# What you have to do
Each line from the one containing "preampCase(), BLACK_PLASTIC, preamp);" through the one containing "obj.matrix_world = world" is to be retyped exactly, both end lines included, and all other lines left out.

'''

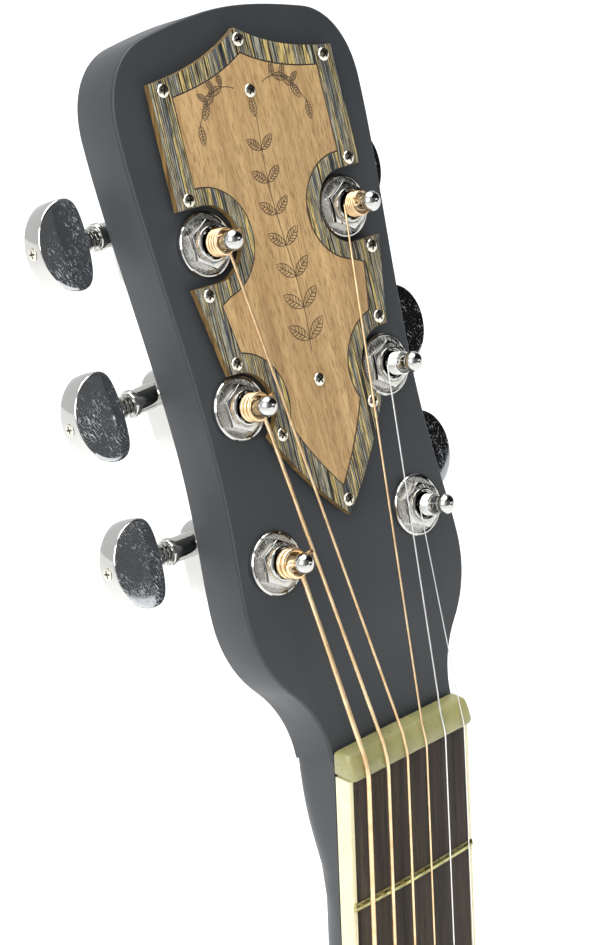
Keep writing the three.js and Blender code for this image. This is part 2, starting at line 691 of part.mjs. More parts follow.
/** A string from its post, over the nut and the saddle, down to its bridge pin. */
function guitarString(number) {
  const radius = STRING_RADII[number - 1];
  const [u, v] = POSTS[number];
  const nutX = stringX(number, NUT_SPREAD);
  const saddleX = stringX(number, SADDLE_SPREAD);
  const inner = new THREE.Vector3(v, nutX - u, 0).normalize().multiplyScalar(-Math.sign(u));
  const start = new THREE.Vector3(u, v, 5)
    .addScaledVector(inner, TUNER.post + GAP + radius) // leaves the post on the side of the centre line
    .applyMatrix4(headstock.matrixWorld);
  const saddleZ = -SCALE - saddleX * -SADDLE.slope;
  return wire(
    [
      start,
      new THREE.Vector3(nutX, -0.55 - radius, NUT.thick - 1),
      new THREE.Vector3(nutX, -1.7 - radius, 0.6),
      new THREE.Vector3(saddleX, saddleTop(saddleX) - GAP - radius, saddleZ),
      new THREE.Vector3(saddleX, BODY.front - BRIDGE.thick - 2 * GAP - radius, saddleZ - 11),
    ],
    radius,
  );
}

const saddleTop = (x) => SADDLE.top + 0.3 + 1.7 * (x / (SADDLE.length / 2)) ** 2;

for (let number = 1; number <= 6; number++) {
  place(`string_${number}`, guitarString(number), number > 2 ? BRONZE : STEEL);
}

// ---------------------------------------------------------------- preamp, jack and strap button

/** The preamp's moulding: a flange on the side, a battery bay and three blind holes for the pots. */
function preampCase() {
  const { wide, tall, flange, deep } = PREAMP;
  const flat = box(flange, wide, tall, -flange / 2 - 2.4, 0, 0);
  const body = box(deep + 3, wide - 4, tall - 4, (deep + 3) / 2 - 3, 0, 0);
  const bay = box(24, 28, 51, 7, 0, PREAMP.bay);
  const shafts = Object.values(KNOBS).map((y) => rod("x", 2.1, -10, 6, 12).translate(0, y, PREAMP.knobs));
  return cut(join(flat, body), bay, ...shafts);
}

/** A control knob with its shaft, turning on the side's outward axis. */
const knob = () => join(rod("x", 5.2, -12, -4.7, 20), rod("x", 1.7, -5, 5, 12));

place("preamp_case", preampCase(), BLACK_PLASTIC, preamp);
place("battery", box(17, 26.5, 48.5, 8.6, 0, PREAMP.bay), STEEL, preamp);
place("battery_door", box(1.8, 32, 54, -5.6, 0, PREAMP.bay), BLACK_PLASTIC, preamp);
for (const [name, y] of Object.entries(KNOBS)) {
  place(name, knob().translate(0, y, PREAMP.knobs), BLACK_PLASTIC, preamp);
}

const jack = turned([
  [3.25, -14], [6.6, -14], [7.6, -12.6], [7.6, -10.6], [5.4, -8.6], [5.4, -4.4], [7.6, -2.4], [8, -GAP],
  [6, -GAP], [6, 32], [3.25, 32], [3.25, -14],
]);
place("output_jack", jack.translate(0, JACK_Y, BODY.top - BODY.length), CHROME);

const strapButton = turned([
  [0, GAP], [5.4, GAP], [3.8, 3], [3.8, 6], [6.6, 8.6], [6.6, 9.6], [5.4, 10.6], [0, 10.6],
]);
strapButton.rotateX(-Math.PI / 2).translate(0, 0, -22);
place("strap_button", onBack(strapButton), CHROME);

export default guitar;
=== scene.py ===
"""The looks of a six-string electro-acoustic guitar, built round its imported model.

Sizes inside the classes are in millimetres and become metres when a mesh is made. The headstock's
pieces are drawn on its face, with u across it, v up it from behind the nut and w out of it. The body's
pieces are drawn as seen from the front.
"""

import json
import logging
import random
from collections.abc import Callable, Iterable, Sequence
from dataclasses import dataclass, field
from enum import Enum
from math import atan2, copysign, cos, pi, radians, sin, sqrt

import bpy
from mathutils import Matrix, Vector


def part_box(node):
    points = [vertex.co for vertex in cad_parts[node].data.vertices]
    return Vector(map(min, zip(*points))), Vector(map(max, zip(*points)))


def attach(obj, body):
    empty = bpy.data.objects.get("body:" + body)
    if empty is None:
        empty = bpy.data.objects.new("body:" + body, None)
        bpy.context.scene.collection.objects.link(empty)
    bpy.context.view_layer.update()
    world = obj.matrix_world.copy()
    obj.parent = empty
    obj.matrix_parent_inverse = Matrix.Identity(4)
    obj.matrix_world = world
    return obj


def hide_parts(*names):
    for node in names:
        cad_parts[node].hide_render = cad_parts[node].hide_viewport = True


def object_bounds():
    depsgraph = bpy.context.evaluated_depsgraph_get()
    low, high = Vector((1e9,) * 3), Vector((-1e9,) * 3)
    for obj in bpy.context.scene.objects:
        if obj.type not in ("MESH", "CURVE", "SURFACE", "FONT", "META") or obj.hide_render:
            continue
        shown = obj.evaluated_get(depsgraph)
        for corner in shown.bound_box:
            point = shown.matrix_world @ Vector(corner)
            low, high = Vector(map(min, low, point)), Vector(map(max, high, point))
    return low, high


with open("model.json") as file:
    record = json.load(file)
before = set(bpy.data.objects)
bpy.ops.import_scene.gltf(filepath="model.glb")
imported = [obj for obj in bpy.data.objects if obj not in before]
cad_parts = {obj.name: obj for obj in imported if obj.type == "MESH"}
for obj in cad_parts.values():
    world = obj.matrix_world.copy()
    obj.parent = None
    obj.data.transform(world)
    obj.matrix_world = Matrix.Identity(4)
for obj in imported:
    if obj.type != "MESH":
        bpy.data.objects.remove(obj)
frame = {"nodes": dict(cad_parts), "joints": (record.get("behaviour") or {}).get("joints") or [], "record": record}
CAD_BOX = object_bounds()

log = logging.getLogger("guitar")

MM = 0.001
BODY = "guitar"  # the body that holds all the fixed pieces
PAINTED_SHADE_RECESS = "recess"  # the face attribute that is one inside a screw's cross, where the chrome is darkened as painted shade

SCALE = 648  # the strings' length between the nut and the saddle
SADDLE_SLOPE = 0.045  # how far the saddle runs up the body for each millimetre across it
SADDLE_CROWN = 1.7  # how far the saddle's top falls away at its ends
STRING_RADII = (0.15, 0.2, 0.3, 0.41, 0.54, 0.67)  # first string to sixth
POST_TURNS = (8, 7, 5, 4, 3, 2.5)  # each string's turns on its post
FIRST_WOUND = 3  # the first string with a bronze winding
POST_CORE = 2.62  # the post's radius under the turns
LOWEST_TURN = 4.7  # over the headstock's face
WORM_TEETH = 14

Piece = bpy.types.Object
Socket = bpy.types.NodeSocket
Point = tuple[float, float]
Line = Sequence[Vector]
Segment = tuple[Point, Point, Point]
Stop = tuple[float, tuple[float, float, float]]


class Blend(Enum):
    """How tools are combined with a piece."""

    JOIN = "UNION"
    CUT = "DIFFERENCE"
    KEEP = "INTERSECT"


# ---------------------------------------------------------------- places taken from the frame


def shift(*place: float) -> Matrix:
    """A move by three distances."""
    return Matrix.Translation(place)


def axes(across: Vector, up: Vector, out: Vector) -> Matrix:
    """The turn that lays X, Y and Z along three directions."""
    return Matrix((across, up, out)).transposed().to_4x4()


def facing(out: Vector, across: tuple = (1, 0, 0)) -> Matrix:
    """The turn that points Z outwards, with X across."""
    return axes(Vector(across), out.cross(Vector(across)), out)


def joint(name: str) -> dict:
    """The frame's joint of that name."""
    return next(j for j in frame["joints"] if j["name"] == name)


def mount_named(name: str) -> dict:
    """The frame's mount of that name."""
    return next(m for m in frame["record"]["mounts"] if m["name"] == name)


def head_matrix() -> Matrix:
    """The headstock face's axes: X goes across it, Y up it and Z out of it.

    Returns:
        A matrix in millimetres whose origin is on the centre line, just behind the nut.
    """
    out = Vector(joint("tuner_1_wind")["axis"]).normalized()
    across = Vector((1, 0, 0))
    up = out.cross(across)
    on_face = Vector(joint("tuner_1_wind")["pos_m"]) / MM
    rise = (on_face.z - HEAD_ROOT_Z) / up.z
    root = Vector((0, on_face.y - rise * up.y, HEAD_ROOT_Z))
    return Matrix.Translation(root) @ axes(across, up, out)


HEAD_ROOT_Z = 5.7
HEAD = head_matrix()
FRONT = Matrix.Rotation(pi / 2, 4, "X")  # drawn X and Y become X and Z, and Z comes out of the front


def node_box(node: str) -> tuple[Vector, Vector]:
    """The lowest and highest corners of a CAD node, in millimetres."""
    low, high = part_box(node)
    return low / MM, high / MM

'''

# Written response
place("preamp_case", preampCase(), BLACK_PLASTIC, preamp);
place("battery", box(17, 26.5, 48.5, 8.6, 0, PREAMP.bay), STEEL, preamp);
place("battery_door", box(1.8, 32, 54, -5.6, 0, PREAMP.bay), BLACK_PLASTIC, preamp);
for (const [name, y] of Object.entries(KNOBS)) {
  place(name, knob().translate(0, y, PREAMP.knobs), BLACK_PLASTIC, preamp);
}

const jack = turned([
  [3.25, -14], [6.6, -14], [7.6, -12.6], [7.6, -10.6], [5.4, -8.6], [5.4, -4.4], [7.6, -2.4], [8, -GAP],
  [6, -GAP], [6, 32], [3.25, 32], [3.25, -14],
]);
place("output_jack", jack.translate(0, JACK_Y, BODY.top - BODY.length), CHROME);

const strapButton = turned([
  [0, GAP], [5.4, GAP], [3.8, 3], [3.8, 6], [6.6, 8.6], [6.6, 9.6], [5.4, 10.6], [0, 10.6],
]);
strapButton.rotateX(-Math.PI / 2).translate(0, 0, -22);
place("strap_button", onBack(strapButton), CHROME);

export default guitar;
=== scene.py ===
"""The looks of a six-string electro-acoustic guitar, built round its imported model.

Sizes inside the classes are in millimetres and become metres when a mesh is made. The headstock's
pieces are drawn on its face, with u across it, v up it from behind the nut and w out of it. The body's
pieces are drawn as seen from the front.
"""

import json
import logging
import random
from collections.abc import Callable, Iterable, Sequence
from dataclasses import dataclass, field
from enum import Enum
from math import atan2, copysign, cos, pi, radians, sin, sqrt

import bpy
from mathutils import Matrix, Vector


def part_box(node):
    points = [vertex.co for vertex in cad_parts[node].data.vertices]
    return Vector(map(min, zip(*points))), Vector(map(max, zip(*points)))


def attach(obj, body):
    empty = bpy.data.objects.get("body:" + body)
    if empty is None:
        empty = bpy.data.objects.new("body:" + body, None)
        bpy.context.scene.collection.objects.link(empty)
    bpy.context.view_layer.update()
    world = obj.matrix_world.copy()
    obj.parent = empty
    obj.matrix_parent_inverse = Matrix.Identity(4)
    obj.matrix_world = world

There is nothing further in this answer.